#### [Your objective]
Take the data below and extract the lines from the one with "make_front_slats()" to the one with "obj.parent = empty", inclusive, exactly as written.

#### [Data extract]
● ● ● ● ●

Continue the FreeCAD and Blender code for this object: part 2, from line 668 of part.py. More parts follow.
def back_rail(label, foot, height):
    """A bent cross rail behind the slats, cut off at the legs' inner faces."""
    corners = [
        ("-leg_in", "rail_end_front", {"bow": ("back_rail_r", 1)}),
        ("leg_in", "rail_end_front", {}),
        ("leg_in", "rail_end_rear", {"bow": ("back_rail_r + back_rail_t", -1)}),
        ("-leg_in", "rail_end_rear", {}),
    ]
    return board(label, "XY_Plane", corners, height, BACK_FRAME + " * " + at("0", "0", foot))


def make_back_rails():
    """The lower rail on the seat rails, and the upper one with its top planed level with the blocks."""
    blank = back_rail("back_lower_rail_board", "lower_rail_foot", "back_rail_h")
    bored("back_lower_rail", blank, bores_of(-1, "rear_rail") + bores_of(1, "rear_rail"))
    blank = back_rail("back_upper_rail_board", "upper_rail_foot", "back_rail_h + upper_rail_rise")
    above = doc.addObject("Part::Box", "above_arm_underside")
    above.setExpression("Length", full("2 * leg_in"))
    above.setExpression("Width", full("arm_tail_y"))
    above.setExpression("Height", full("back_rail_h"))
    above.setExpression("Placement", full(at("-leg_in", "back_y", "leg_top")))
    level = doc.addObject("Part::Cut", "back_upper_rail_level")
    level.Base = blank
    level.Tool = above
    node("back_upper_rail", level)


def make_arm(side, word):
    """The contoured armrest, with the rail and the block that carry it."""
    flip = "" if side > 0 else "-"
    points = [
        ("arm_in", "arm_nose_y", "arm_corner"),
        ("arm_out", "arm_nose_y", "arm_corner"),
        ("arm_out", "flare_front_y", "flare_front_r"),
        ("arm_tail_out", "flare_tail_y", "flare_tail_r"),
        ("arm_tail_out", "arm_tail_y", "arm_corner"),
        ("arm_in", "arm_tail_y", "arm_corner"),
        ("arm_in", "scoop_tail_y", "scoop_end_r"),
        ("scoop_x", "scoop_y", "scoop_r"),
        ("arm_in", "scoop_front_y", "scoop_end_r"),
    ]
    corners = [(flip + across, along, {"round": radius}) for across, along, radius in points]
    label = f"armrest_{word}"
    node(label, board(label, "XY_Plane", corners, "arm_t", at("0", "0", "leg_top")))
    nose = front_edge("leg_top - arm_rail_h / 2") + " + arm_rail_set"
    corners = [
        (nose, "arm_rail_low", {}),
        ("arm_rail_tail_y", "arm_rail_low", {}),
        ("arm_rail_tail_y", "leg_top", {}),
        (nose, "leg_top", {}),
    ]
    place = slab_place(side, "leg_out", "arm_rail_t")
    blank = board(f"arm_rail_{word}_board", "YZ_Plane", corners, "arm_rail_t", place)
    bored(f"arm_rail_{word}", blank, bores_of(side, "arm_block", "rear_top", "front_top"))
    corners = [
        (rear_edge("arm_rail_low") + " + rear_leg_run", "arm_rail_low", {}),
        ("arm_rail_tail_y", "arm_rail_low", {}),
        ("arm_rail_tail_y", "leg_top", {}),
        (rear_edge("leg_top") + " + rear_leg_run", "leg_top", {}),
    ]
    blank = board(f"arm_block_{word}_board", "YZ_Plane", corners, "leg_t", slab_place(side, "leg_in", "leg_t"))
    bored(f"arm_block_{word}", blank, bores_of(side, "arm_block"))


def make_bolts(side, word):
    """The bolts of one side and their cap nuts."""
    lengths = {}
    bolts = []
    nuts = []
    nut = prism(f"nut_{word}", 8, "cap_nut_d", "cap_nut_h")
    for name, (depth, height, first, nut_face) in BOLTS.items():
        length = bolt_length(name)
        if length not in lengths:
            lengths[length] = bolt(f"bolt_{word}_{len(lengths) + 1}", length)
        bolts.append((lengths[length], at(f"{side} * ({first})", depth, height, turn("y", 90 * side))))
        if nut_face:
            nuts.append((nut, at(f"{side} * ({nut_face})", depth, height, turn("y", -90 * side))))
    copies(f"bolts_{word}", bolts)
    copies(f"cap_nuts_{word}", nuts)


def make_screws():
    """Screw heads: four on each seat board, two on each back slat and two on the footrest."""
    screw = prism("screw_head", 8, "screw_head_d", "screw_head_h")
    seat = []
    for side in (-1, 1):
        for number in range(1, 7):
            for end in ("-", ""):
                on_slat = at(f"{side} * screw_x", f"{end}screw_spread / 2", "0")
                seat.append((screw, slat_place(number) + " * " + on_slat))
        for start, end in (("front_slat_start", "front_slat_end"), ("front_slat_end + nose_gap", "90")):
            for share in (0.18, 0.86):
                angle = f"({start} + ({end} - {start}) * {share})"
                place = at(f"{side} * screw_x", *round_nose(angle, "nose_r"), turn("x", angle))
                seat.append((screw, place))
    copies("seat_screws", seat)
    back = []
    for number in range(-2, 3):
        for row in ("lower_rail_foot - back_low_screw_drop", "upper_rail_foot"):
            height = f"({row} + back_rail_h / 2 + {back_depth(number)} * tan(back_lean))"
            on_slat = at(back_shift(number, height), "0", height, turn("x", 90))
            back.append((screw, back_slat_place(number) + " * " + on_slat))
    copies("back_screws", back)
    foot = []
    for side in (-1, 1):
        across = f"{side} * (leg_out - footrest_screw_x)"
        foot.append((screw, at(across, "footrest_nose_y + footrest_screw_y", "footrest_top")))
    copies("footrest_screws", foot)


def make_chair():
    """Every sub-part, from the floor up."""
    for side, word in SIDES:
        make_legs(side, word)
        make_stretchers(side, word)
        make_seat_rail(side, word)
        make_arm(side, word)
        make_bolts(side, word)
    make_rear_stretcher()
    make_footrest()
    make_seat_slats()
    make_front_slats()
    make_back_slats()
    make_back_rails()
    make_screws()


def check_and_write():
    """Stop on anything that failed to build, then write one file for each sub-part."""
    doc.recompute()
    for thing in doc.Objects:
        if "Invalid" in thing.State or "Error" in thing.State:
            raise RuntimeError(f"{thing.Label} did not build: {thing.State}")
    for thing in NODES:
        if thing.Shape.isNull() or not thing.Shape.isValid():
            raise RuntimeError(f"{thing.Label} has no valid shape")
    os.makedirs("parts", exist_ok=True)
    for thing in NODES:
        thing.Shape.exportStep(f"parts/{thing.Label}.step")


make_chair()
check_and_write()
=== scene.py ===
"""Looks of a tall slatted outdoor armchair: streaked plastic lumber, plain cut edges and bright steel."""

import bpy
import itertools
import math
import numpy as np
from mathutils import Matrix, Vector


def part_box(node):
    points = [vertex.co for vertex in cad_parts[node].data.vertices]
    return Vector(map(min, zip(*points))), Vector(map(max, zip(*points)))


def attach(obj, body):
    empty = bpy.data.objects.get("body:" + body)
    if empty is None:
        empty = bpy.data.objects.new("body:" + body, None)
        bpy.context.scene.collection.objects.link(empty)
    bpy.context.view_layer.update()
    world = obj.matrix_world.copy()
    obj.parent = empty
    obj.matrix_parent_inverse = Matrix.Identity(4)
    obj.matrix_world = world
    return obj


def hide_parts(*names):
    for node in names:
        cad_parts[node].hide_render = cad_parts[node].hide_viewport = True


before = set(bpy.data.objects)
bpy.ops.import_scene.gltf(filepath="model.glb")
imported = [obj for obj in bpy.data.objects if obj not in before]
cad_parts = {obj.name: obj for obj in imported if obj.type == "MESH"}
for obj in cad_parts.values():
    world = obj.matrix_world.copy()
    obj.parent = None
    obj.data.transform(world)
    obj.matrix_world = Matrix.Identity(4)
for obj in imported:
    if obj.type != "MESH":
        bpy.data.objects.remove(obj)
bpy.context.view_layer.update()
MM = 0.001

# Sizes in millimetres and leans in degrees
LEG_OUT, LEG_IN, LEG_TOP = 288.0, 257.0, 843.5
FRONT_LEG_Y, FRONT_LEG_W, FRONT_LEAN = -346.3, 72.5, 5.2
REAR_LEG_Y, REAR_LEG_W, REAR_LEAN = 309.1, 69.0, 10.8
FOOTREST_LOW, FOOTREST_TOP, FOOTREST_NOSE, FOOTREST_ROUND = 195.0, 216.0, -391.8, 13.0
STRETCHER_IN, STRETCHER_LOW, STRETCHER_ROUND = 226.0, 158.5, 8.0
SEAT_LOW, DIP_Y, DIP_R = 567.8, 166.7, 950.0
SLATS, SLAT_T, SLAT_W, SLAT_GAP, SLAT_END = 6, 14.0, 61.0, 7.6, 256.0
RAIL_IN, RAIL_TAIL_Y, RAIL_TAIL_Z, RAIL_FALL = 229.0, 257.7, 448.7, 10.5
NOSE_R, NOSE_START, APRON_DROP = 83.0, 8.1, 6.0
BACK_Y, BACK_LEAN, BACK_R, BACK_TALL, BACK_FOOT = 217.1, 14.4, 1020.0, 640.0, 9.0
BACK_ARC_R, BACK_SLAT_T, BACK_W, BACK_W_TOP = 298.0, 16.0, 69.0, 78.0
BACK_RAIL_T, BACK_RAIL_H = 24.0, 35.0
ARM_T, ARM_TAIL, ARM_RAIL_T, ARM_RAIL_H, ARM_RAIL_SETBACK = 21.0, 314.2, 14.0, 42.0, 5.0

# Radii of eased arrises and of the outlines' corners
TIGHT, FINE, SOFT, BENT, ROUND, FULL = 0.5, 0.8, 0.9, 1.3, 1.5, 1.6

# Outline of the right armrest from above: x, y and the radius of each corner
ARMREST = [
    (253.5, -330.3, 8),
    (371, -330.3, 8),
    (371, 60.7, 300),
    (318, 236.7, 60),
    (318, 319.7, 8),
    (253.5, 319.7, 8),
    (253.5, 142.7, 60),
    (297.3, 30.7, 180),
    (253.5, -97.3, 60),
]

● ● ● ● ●

#### [Finished exercise]
    make_front_slats()
    make_back_slats()
    make_back_rails()
    make_screws()


def check_and_write():
    """Stop on anything that failed to build, then write one file for each sub-part."""
    doc.recompute()
    for thing in doc.Objects:
        if "Invalid" in thing.State or "Error" in thing.State:
            raise RuntimeError(f"{thing.Label} did not build: {thing.State}")
    for thing in NODES:
        if thing.Shape.isNull() or not thing.Shape.isValid():
            raise RuntimeError(f"{thing.Label} has no valid shape")
    os.makedirs("parts", exist_ok=True)
    for thing in NODES:
        thing.Shape.exportStep(f"parts/{thing.Label}.step")


make_chair()
check_and_write()
=== scene.py ===
"""Looks of a tall slatted outdoor armchair: streaked plastic lumber, plain cut edges and bright steel."""

import bpy
import itertools
import math
import numpy as np
from mathutils import Matrix, Vector


def part_box(node):
    points = [vertex.co for vertex in cad_parts[node].data.vertices]
    return Vector(map(min, zip(*points))), Vector(map(max, zip(*points)))


def attach(obj, body):
    empty = bpy.data.objects.get("body:" + body)
    if empty is None:
        empty = bpy.data.objects.new("body:" + body, None)
        bpy.context.scene.collection.objects.link(empty)
    bpy.context.view_layer.update()
    world = obj.matrix_world.copy()
    obj.parent = empty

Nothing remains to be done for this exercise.